Salvatore Fiume (1915-1997), di origine siciliana, ricorda il Taurasi “come un sogno d’infanzia, un vino sacro che si stappava in famiglia solo nelle grandi occasioni”.
Quel dipinto, dopo l’edizione del Taurasi della vendemmia 1972, fu utilizzato come simbolo di alcune edizioni speciali in tiratura limitata e in grandi formati, come le riserve del Taurasi in 3 litri della vendemmia 1973 e della leggendaria 1977.

Il tondo di Raffaele De Rosa

Olio su tela (cm 120 x 120)

L’artista livornese, prima di dar corso alla preparazione della cupola posta nel primo incrocio del labirinto delle grotte di casa Mastroberardino, realizzò per la famiglia Mastroberardino una prova d’autore, olio su tela, in cui pone le principali figure che comporranno il corteo nuziale di Bacco e Arianna nell’opera definitiva del 1999.
Il tondo, per cura dei dettagli, cromatismi, plasticità delle figure appare tutt’altro che un bozzetto, piuttosto un’opera compiuta.

Bozzetto di Doina Botez

(cm 72 x 72)

In sala degustazione è esposto l’originale di un bozzetto dipinto dall’artista Doina Botez durante la gara per l’aggiudicazione dell’opera da collocare nella terza cupola delle grotte di affinamento. Nel quadro la pittrice studia le forme e gli spazi, testa accostamenti cromatici dai quali poi si discosterà in buona parte nella realizzazione finale, fornendo una chiave di lettura originale dei temi che svilupperà nel dipinto intitolato “Le nozze di Arianna”.

2 pale in legno di Maria Micozzi

Olio (2 elementi, ciascuno da cm 50×74)

In nicchie scavate nelle pareti della sala degustazione sono esposti due dipinti su pale in legno realizzati dall’artista Maria Micozzi durante le fasi di studio propedeutiche alla realizzazione del grande dipinto posto sotto la cupola centrale delle grotte di affinamento.
Vi sono riprodotte due figure composte dall’unione tra i corpi della donna e del toro, in diverse fogge, ad anticipare il tema che viene poi sviluppato nel dipinto principale, ovvero la fertilità nella congiunzione tra la grazia del primo e la potenza del secondo.
Di tali due opere l’artista realizzò anche bassorilievi che furono utilizzati per la realizzazione di stampi per la produzione di contenitori in vetro cavo destinati all’affinamento di un vino di gran pregio, denominato Naturalis Historia.

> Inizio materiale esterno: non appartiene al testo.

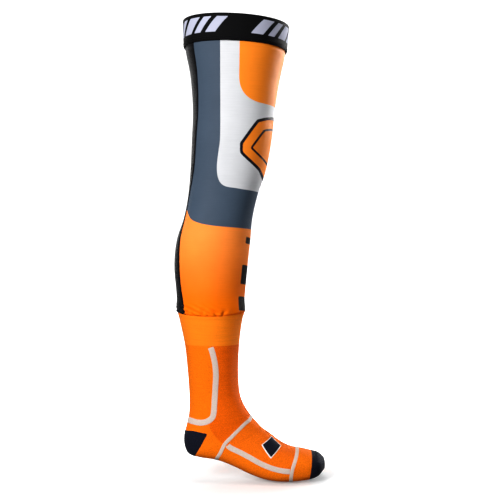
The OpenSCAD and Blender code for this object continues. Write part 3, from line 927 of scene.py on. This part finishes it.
def make_size_label():
    """A blank woven loop inside the back, sewn in at its top under the band."""
    down = np.linspace(0.87, 1.36, 16)
    t = np.concatenate([down, down[::-1]])[:, None]
    phi = np.linspace(171.5, 188.5, 20)[None]
    sag = 0.5 * MM * np.sin(np.linspace(0, np.pi, 16)) ** 2
    d = -0.8 * MM - SLEEVE_WALL - 0.9 * MM - np.concatenate([sag, sag[::-1] + 0.3 * MM])[:, None]
    label = wall("woven_label", t, phi, d, "label", wrap=False, fields={"border": label_border},
                 per_degree=1.6 * MM)
    finish_piece(label, ["size_label"], "thigh")
    return label


# ---------------- the knitted sock
KNIT_DEGREE = 0.8 * MM
CUFF_TOP = 11.03
# Degrees from the toe's last ring to the rings that close its tip
TIP_ANGLES = [14, 28, 42, 56, 70, 80, 86]


def cuff_lip(t, phi):
    """The cuff's top edge flares a little, most at the front."""
    lip = 1 - rise(t, CUFF_TOP, 11.3)
    return lip * (0.7 + 0.8 * np.exp(-((front_angle(phi) / 28) ** 2))) * MM


def make_sock_cuff():
    cuff = tube("ribbed_cuff", stations(CUFF_TOP, CUFF_END, 2.5 * MM), 0.0, -KNIT_WALL, "cuff_knit",
                rims=(5, 0), lift=cuff_lip, per_degree=0.85 * MM)
    finish_piece(cuff, ["sock_cuff"], "shank")


def make_sock_tube(name, start, end, step, nodes, joint):
    fields = {zone: side_depth(outline) for zone, outline in ZONES.items()}
    knit = tube(name, stations(start, end, step), 0.0, -KNIT_WALL, "orange_knit", fields=fields,
                per_degree=KNIT_DEGREE)
    finish_piece(knit, nodes, across=joint)


def toe_rings(ts, inset):
    """Rings of the toe's outside or inside, the last of which close over the rounded tip."""
    rings = [surface(ts[:, None], AROUND, -inset)]
    last = rings[0][-1]
    centre = last.mean(0)
    for a in np.radians(TIP_ANGLES):
        ring = centre + (last - centre) * np.cos(a) + np.array([3.2 * MM, 0, 0]) * np.sin(a)
        rings.append(ring[None])
    return np.concatenate(rings)


def make_toe():
    """The toe cap: an outside and an inside, joined by a rim at the toe line and closed at the tip."""
    ts = stations(TOE_TOP, TIP, 1.8 * MM)
    outside, within = toe_rings(ts, 0.0), toe_rings(ts, KNIT_WALL)
    rows, cols = outside.shape[:2]
    half = rows * cols
    r, c = grid_faces(rows, cols, False, True)
    index = r * cols + c % cols
    faces = index.tolist() + (index[:, ::-1] + half).tolist()
    row_t = np.concatenate([ts, TIP + np.arange(1, len(TIP_ANGLES) + 1) * 0.05])
    turn = np.arange(cols + 1) * 2.0 - 180
    uv = np.stack([turn[c] * KNIT_DEGREE, down_at(row_t)[r]], -1)
    rim = [[j, half + j, half + (j + 1) % cols, (j + 1) % cols] for j in range(cols)]
    tip = (rows - 1) * cols + np.arange(cols)
    tips = [tip.tolist(), (half + tip)[::-1].tolist()]
    uv = np.concatenate([uv.reshape(-1, 2), uv[:, ::-1].reshape(-1, 2), np.zeros((6 * cols, 2))])
    points = np.concatenate([outside, within]).reshape(-1, 3)
    toe = add_piece("toe_knit", points, faces + rim + tips, uv, {}, "navy_knit")
    finish_piece(toe, ["sock_toe"], "toes")


def laid_on(name, t, phi, face, back, material, **more):
    """A thin layer laid on the knit, with its face and its back given as offsets from the leg's surface."""
    t, phi = np.broadcast_arrays(t, phi)
    d = np.concatenate([face, np.full(face.shape, back)])
    rows = [np.concatenate([x, x[::-1]]) for x in (t, phi)]
    fields = {"inside": lambda t, phi, grid: np.zeros(t.shape), **more.pop("fields", {})}
    return wall(name, *rows, d, material, wrap=False, fields=fields, **more)


# Stations of the heel's front edge and its half-angle there: a wedge under the ankle bone
HEEL_EDGE = np.array([
    [17.5, 38], [17.62, 50], [17.78, 60], [18, 70], [18.11, 72.5], [18.3, 71.5], [18.78, 65.5], [19.38, 58],
    [19.96, 47.5], [20.47, 28], [20.78, 4]])


def make_heel():
    top, foot = HEEL_EDGE[0, 0], HEEL_EDGE[-1, 0]
    t = np.unique(np.concatenate([stations(top, foot, 1.3 * MM), np.linspace(top, 18.3, 24)]))[:, None]
    share = np.concatenate([[-1, -0.985], np.linspace(-0.95, 0.95, 60), [0.985, 1]])[None]
    phi = 180 + np.interp(t, *HEEL_EDGE.T) * share
    edge = np.where(np.abs(share) >= 1, -0.5, np.where(np.abs(share) > 0.98, 0.2, 0.35)) * MM
    ends = np.minimum(rise(t, top, top + 0.06), 1 - rise(t, foot - 0.06, foot))
    face = -0.5 * MM + (edge + 0.5 * MM) * ends
    heel = laid_on("heel_knit", t, phi, face, -0.9 * MM, "navy_knit", per_degree=KNIT_DEGREE)
    finish_piece(heel, ["sock_heel"], across=ANKLE)


# Routes of the light stripes, as stations and angles
LEG_LINE = [[12.91, 91], [13.2, 87], [13.65, 82.5], [14.1, 81.5], [14.6, 84.5], [15.1, 88], [15.6, 91.5],
            [16.15, 95]]
HOOK = [[16.5, 98.5], [16.72, 104], [16.86, 111], [16.9, 120], [16.84, 130], [16.75, 142], [16.68, 158],
        [16.66, 180]]
SIDE_LINE = [[20.5, 90], [21.2, 95], [22, 98.5], [22.8, 99.8], [23.6, 99.8], [24.4, 98.8], [25.2, 97.6],
             [25.9, 96.6], [26.28, 96]]
INSTEP_LINE = [[17.45, 0], [17.67, 15], [17.93, 29], [18.26, 43.5], [18.93, 60.5], [19.56, 74.5],
               [20.14, 89], [20.79, 103], [21.36, 119], [21.82, 141], [22.06, 164], [22.1, 180.5]]
THIN, WIDE, WIDEST = 6.8 * MM, 10 * MM, 10.8 * MM


def make_stripe(name, route, width, nodes, joint, step=2 * MM):
    piece = strip(name, route, width, "stripe_knit", step=step)
    finish_piece(piece, nodes, across=joint)


def make_stripes():
    """Down beside the ankle and hooked over the heel, over the instep, round the toes and along the foot."""
    outer = LEG_LINE + HOOK
    inner = [[t, 360 - a] for t, a in reversed(outer)]
    make_stripe("leg_line", outer + inner[1:], WIDEST,
                ["leg_outer_stripe", "leg_inner_stripe", "ankle_stripe"], ANKLE)
    instep = [[t, -a] for t, a in reversed(INSTEP_LINE[1:])] + INSTEP_LINE
    make_stripe("instep_line", instep, THIN, ["instep_stripe"], ANKLE, step=1.6 * MM)
    toes = [[26.32 + 0.45 * rise(abs(a), 70, 180), a] for a in range(-176, 181, 4)]
    make_stripe("toe_line", toes, THIN, ["toe_stripe"], BALL, step=1.6 * MM)
    for word, side in (("outer", 1), ("inner", -1)):
        make_stripe(f"foot_{word}_line", [[t, side * a] for t, a in SIDE_LINE], WIDE,
                    [f"foot_{word}_stripe", f"ball_{word}_stripe"], BALL)


# Corners of the instep's patch, as stations and angles
PATCH = np.array([[[22.75, 58], [22.85, 12]], [[24.3, 76], [24.5, 22]]])


def make_patch():
    """A plain lozenge patch on the instep, with a light border."""
    a, b = np.linspace(-1, 1, 41)[:, None], np.linspace(-1, 1, 41)[None]
    u, v = (a + 1) / 2, (b + 1) / 2
    t, phi = ((PATCH[0, 0, k] * (1 - v) + PATCH[0, 1, k] * v) * (1 - u)
              + (PATCH[1, 0, k] * (1 - v) + PATCH[1, 1, k] * v) * u for k in (0, 1))
    border = 1 - np.maximum(np.abs(a), np.abs(b))
    depth = np.concatenate([border, border[::-1]])
    face = np.where(border <= 0, -0.4, np.where(border < 0.06, 0.3, 0.5)) * MM
    patch = laid_on("badge_patch", t, phi, face, -0.8 * MM, "badge", per_degree=0.7 * MM,
                    fields={"core": lambda t, phi, grid: (depth - 0.13) * 17 * MM})
    finish_piece(patch, ["foot_badge"], "foot")


def make_toe_linking():
    """A corded seam over the toes, from side to side."""
    path, _ = along([[28.62, a] for a in range(-100, 101, 5)], 0.9 * MM)
    cord = surface(path[:, 0], path[:, 1], 0.25 * MM + 0.18 * MM * np.sin(np.arange(len(path)) * 1.9))
    sew("toe_linking", [thread([cord], 0.55 * MM, 8)], "navy_knit", ["toe_seam"], "toes")


def make_cushion(name, node, start, end, half, body):
    """A terry cushion inside the sock, with a face of loops."""
    ts, cols = stations(start, end, 2.5 * MM), 48
    angles = np.linspace(180 - half, 180 + half, cols)[None]
    t = np.concatenate([ts, ts[::-1]])[:, None]
    fall = [np.sin(np.linspace(0, np.pi, n)) ** 0.35 for n in (len(ts), cols)]
    soft = fall[0][:, None] * fall[1][None]
    loops = random.uniform(-0.25, 0.25, (len(ts), cols))
    inner = -KNIT_WALL - 0.25 * MM - (1.7 + loops) * MM * np.clip(soft, 0.1, 1)
    outer = np.full(inner.shape, -KNIT_WALL - 0.15 * MM)
    pad = wall(name, t, angles, np.concatenate([outer, inner[::-1]]), "terry", wrap=False,
               per_degree=KNIT_DEGREE)
    finish_piece(pad, [node], body)


# ---------------- all the pieces
band = make_band()
for number in (1, 2, 3):
    make_grip(number)
make_cover_stitch()
make_band_join()
front = make_panel(
    "front_panel", lambda t: back_half(t) - 180, lambda t: 180 - back_half(t), 190, "print_front",
    {**{name: side_depth(outline) for name, outline in PRINT.items()}, "bars": bars},
    [*thigh_to_calf("front_panel"), "sleeve_hem"])
back = make_panel(
    "back_panel", lambda t: 180 - back_half(t), lambda t: 180 + back_half(t), 76, "back_stretch", {},
    thigh_to_calf("back_panel"))
make_seam("outer", 1)
make_seam("inner", -1)
make_hem_overlock()
label = make_size_label()
make_sock_cuff()
make_sock_tube("leg_knit", CUFF_END, FOREFOOT, 2.2 * MM,
               ["sock_leg", "sock_ankle", "sock_instep", "sock_arch"], ANKLE)
make_sock_tube("forefoot_knit", FOREFOOT, TOE_TOP, 2 * MM, ["sock_ball", "toe_band"], BALL)
make_toe()
make_heel()
make_stripes()
make_patch()
make_toe_linking()
make_cushion("achilles_terry", "achilles_cushion", 13.3, 15.0, 35, "shank")
make_cushion("heel_terry", "heel_cushion", 18, 20.3, 38, "foot")
make_cushion("sole_terry", "sole_cushion", 20.8, 24.4, 50, "foot")
make_cushion("toe_terry", "toe_cushion", 27, 28.9, 60, "toes")


# ---------------- room, light and camera
def make_floor():
    """A floor that glows with painted light, dim near the object and brightening to white away from it."""
    low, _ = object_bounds()
    bpy.ops.mesh.primitive_plane_add(size=30, location=(0, 0, low.z - 0.0004))
    floor = bpy.context.object
    floor.name = "floor"
    m = Cloth("floor", roughness=0.9, sheen=0.0, specular=0.1)
    m.colour(linear(244, 244, 244))
    length = m.new("ShaderNodeVectorMath", operation="LENGTH")
    m.put(m.new("ShaderNodeTexCoord").outputs["Object"], length.inputs[0])
    m.shader.inputs["Emission Color"].default_value = (1, 1, 1, 1)
    # painted light: the floor's glow grows from 0.1 near the object to 1 at 0.42 m away
    glow = m.ramp(length.outputs["Value"], 0.1, 0.42, 0.1, 1.0)
    m.put(glow, m.shader.inputs["Emission Strength"])
    floor.data.materials.append(m.material)
    floor.visible_diffuse = floor.visible_glossy = False
    return floor


def make_backdrop():
    """A white dome that only the camera sees."""
    bpy.ops.mesh.primitive_uv_sphere_add(segments=48, ring_count=24, radius=14.5)
    dome = bpy.context.object
    dome.name = "backdrop"
    m = Cloth("backdrop", roughness=1.0, sheen=0.0, specular=0.0)
    m.colour((0, 0, 0, 1))
    m.shader.inputs["Emission Color"].default_value = (1, 1, 1, 1)
    m.shader.inputs["Emission Strength"].default_value = 1.0
    dome.data.materials.append(m.material)
    for ray in ("diffuse", "glossy", "transmission", "shadow"):
        setattr(dome, f"visible_{ray}", False)
    return dome


def make_world(strength):
    world = bpy.data.worlds.new("studio")
    world.use_nodes = True
    colour, level = world.node_tree.nodes["Background"].inputs[:2]
    colour.default_value = (1, 1, 1, 1)
    level.default_value = strength
    bpy.context.scene.world = world


def lamp(name, place, aim, size, energy, spread):
    """A soft lamp: its place and aim in metres, size in metres, watts, and the angle it spreads over."""
    light = bpy.data.lights.new(name, "AREA")
    light.shape, light.size, light.size_y = "RECTANGLE", *size
    light.energy, light.spread = energy, math.radians(spread)
    obj = bpy.data.objects.new(name, light)
    obj.location = place
    obj.rotation_euler = (Vector(aim) - Vector(place)).to_track_quat("-Z", "Y").to_euler()
    bpy.context.scene.collection.objects.link(obj)


def make_camera(place, lens):
    """A camera at the height of the middle of the leg, looking along +Y."""
    camera = bpy.data.cameras.new("camera")
    camera.sensor_width = 36
    camera.lens = lens
    camera.clip_end = 100
    view = bpy.data.objects.new("camera", camera)
    view.location = place
    view.rotation_euler = (math.radians(90), 0, 0)
    bpy.context.scene.collection.objects.link(view)
    bpy.context.scene.camera = view


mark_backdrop(make_floor(), make_backdrop())
make_world(0.07)
lamp("key", (-1.15, -1.9, 0.2), (0, 0, -0.4), (0.9, 1.4), 50, 180)
lamp("back", (-1.0, 1.7, 0.1), (0, 0, -0.4), (1.0, 1.4), 12, 180)
lamp("rim", (1.0, 0.8, 0.25), (0.04, 0, -0.06), (0.6, 0.6), 2.6, 55)
lamp("low_rim", (1.0, 0.8, -0.7), (0, 0, -0.78), (0.15, 0.15), 0.3, 26)
lamp("fill", (1.1, -1.6, -0.5), (0.05, 0, -0.68), (0.6, 0.6), 0.5, 60)
lamp("overhead", (-0.1, -0.15, 1.6), (0, 0, -0.8), (0.8, 0.8), 13, 180)
make_camera((0.0252, -1.566, -0.405), 62.6)
bpy.context.scene.view_settings.view_transform = "Standard"
bpy.context.scene.view_settings.look = "High Contrast"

“Italo Calvino. Le città invisibili.” di Raffaele De Rosa

Olio su tela (cm 79 x 140, 1994)

Un gioco infinito di incastri che non può e non deve concludersi, un mosaico di trame geometriche che dà forma a labirinti che continuamente si ripetono dando vita ad un universo visionario di luoghi e personaggi che caratterizza tutta l’opera di Raffaele De Rosa.
L’opera rientra nella trilogia lucchese dell’artista, intitolata “Ho interpretato Calvino ed Eco per raccontarvi una favola mia”.
Ne Le città invisibili Calvino dice: “La città è l’inferno che abitiamo tutti i giorni, che formiamo stando insieme. Riesce facile a molti accettare l’inferno e diventarne parte fino al punto di non vederlo più. Le città sono anche sogni. Tutto l’immaginabile può essere sognato, ma anche il sogno più inatteso è un rebus che nasconde un desiderio, oppure un suo rovescio o una paura. Le città sono costruite da desideri e paure anche se il filo del loro discorso è segreto, le loro regole assurde, le prospettive ingannevoli e ogni cosa ne nasconde un’altra. È giusto interrogarci su cos’è, su cosa dovrebbe essere la città per noi. E se la megalopoli non significhi proprio la fine della città o del suo contrario”.